— BEGIN —

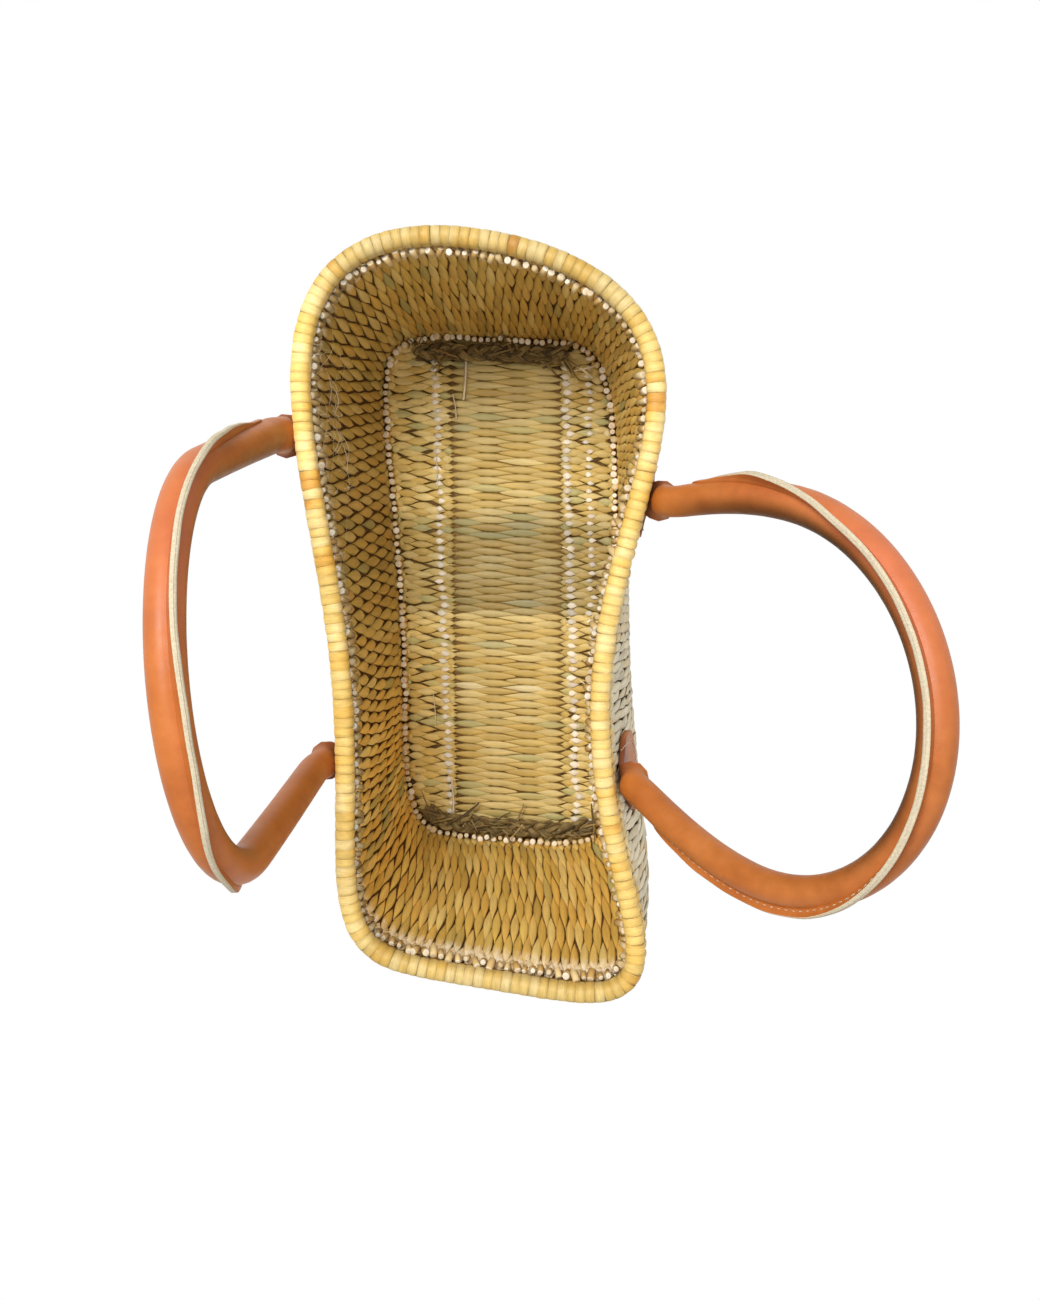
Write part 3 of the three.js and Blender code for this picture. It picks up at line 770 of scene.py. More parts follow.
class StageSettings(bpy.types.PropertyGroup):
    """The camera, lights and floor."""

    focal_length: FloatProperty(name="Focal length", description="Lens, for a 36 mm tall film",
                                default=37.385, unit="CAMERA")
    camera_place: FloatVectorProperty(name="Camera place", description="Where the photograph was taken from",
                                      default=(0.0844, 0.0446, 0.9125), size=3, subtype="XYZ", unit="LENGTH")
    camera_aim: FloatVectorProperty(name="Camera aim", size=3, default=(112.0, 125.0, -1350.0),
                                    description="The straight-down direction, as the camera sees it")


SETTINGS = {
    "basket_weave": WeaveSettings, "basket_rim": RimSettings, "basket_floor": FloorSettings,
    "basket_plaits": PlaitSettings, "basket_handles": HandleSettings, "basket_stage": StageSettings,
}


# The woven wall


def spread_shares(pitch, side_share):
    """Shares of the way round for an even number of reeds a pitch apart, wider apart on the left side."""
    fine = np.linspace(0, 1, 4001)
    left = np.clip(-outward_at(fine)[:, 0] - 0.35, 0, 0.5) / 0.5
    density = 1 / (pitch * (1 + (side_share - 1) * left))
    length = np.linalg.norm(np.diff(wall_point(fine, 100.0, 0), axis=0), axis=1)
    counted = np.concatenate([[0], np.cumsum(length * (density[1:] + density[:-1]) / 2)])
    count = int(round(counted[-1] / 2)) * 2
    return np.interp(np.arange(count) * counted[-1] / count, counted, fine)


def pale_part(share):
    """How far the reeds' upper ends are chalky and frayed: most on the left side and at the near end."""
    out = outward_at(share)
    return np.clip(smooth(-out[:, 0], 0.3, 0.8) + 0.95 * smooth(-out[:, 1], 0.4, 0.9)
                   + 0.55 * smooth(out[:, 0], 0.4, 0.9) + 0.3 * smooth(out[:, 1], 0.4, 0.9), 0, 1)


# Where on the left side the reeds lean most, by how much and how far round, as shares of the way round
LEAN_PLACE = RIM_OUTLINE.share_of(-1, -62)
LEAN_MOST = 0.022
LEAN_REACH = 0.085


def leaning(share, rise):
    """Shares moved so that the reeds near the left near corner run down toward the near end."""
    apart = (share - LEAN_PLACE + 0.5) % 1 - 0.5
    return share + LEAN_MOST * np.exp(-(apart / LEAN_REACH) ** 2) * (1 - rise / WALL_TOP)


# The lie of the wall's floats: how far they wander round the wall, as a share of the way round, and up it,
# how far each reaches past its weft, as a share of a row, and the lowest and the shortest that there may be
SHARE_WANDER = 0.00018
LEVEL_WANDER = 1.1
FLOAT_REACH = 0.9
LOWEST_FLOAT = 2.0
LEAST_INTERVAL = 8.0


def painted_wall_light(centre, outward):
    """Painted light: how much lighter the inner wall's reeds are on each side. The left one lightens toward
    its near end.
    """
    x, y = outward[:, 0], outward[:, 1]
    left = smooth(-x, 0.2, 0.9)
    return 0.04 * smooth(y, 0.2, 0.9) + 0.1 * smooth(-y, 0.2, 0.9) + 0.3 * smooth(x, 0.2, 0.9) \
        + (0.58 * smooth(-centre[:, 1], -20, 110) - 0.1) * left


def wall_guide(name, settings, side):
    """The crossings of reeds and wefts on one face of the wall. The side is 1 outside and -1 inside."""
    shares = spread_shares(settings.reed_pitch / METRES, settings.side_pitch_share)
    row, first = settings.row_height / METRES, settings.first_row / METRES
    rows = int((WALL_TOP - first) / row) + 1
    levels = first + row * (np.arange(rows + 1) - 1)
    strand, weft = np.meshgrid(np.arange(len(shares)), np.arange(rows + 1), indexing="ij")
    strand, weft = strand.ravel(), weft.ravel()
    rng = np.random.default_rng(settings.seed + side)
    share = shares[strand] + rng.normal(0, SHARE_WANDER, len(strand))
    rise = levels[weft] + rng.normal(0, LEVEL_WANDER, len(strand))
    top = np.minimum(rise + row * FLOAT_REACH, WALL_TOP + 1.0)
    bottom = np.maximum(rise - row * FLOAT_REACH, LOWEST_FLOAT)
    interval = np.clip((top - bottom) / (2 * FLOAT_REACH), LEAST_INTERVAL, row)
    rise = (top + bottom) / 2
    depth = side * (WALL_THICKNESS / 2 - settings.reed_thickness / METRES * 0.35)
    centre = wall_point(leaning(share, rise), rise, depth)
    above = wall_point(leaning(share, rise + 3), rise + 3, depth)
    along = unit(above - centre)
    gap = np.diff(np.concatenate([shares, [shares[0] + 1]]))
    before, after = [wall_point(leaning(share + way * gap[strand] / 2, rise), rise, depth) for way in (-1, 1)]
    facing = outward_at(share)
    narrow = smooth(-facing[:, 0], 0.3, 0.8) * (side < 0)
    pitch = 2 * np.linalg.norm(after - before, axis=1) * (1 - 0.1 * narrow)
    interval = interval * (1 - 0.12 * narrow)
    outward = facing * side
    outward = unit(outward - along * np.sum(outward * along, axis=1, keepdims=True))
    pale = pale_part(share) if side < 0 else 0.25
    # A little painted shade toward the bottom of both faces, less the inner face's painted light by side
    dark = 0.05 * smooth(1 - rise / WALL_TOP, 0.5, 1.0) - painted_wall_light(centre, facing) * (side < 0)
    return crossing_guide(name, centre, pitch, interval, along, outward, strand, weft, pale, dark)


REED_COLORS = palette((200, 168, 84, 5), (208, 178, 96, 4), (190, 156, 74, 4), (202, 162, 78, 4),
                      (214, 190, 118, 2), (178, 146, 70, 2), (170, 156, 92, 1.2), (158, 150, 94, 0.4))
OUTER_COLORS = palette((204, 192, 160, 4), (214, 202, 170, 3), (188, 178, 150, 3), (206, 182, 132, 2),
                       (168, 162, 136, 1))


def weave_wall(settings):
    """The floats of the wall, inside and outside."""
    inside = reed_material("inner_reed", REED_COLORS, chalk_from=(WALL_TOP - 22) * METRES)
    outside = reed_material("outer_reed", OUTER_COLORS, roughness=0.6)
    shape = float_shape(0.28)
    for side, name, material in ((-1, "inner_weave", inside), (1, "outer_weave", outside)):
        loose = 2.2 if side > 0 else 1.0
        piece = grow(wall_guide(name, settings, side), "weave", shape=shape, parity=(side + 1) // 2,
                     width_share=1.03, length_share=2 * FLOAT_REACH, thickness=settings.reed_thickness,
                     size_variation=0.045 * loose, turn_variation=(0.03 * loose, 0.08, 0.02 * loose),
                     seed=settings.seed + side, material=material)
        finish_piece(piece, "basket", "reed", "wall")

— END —
— BEGIN —

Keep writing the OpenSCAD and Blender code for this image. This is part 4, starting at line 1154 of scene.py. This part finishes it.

— END —

Set problem: Reproduce the lines exactly, taking as the first line the one with "Write part 3" and as the last line the one with "camera, lights and", and include nothing else.

The solution:
Write part 3 of the three.js and Blender code for this picture. It picks up at line 770 of scene.py. More parts follow.
class StageSettings(bpy.types.PropertyGroup):
    """The camera, lights and floor."""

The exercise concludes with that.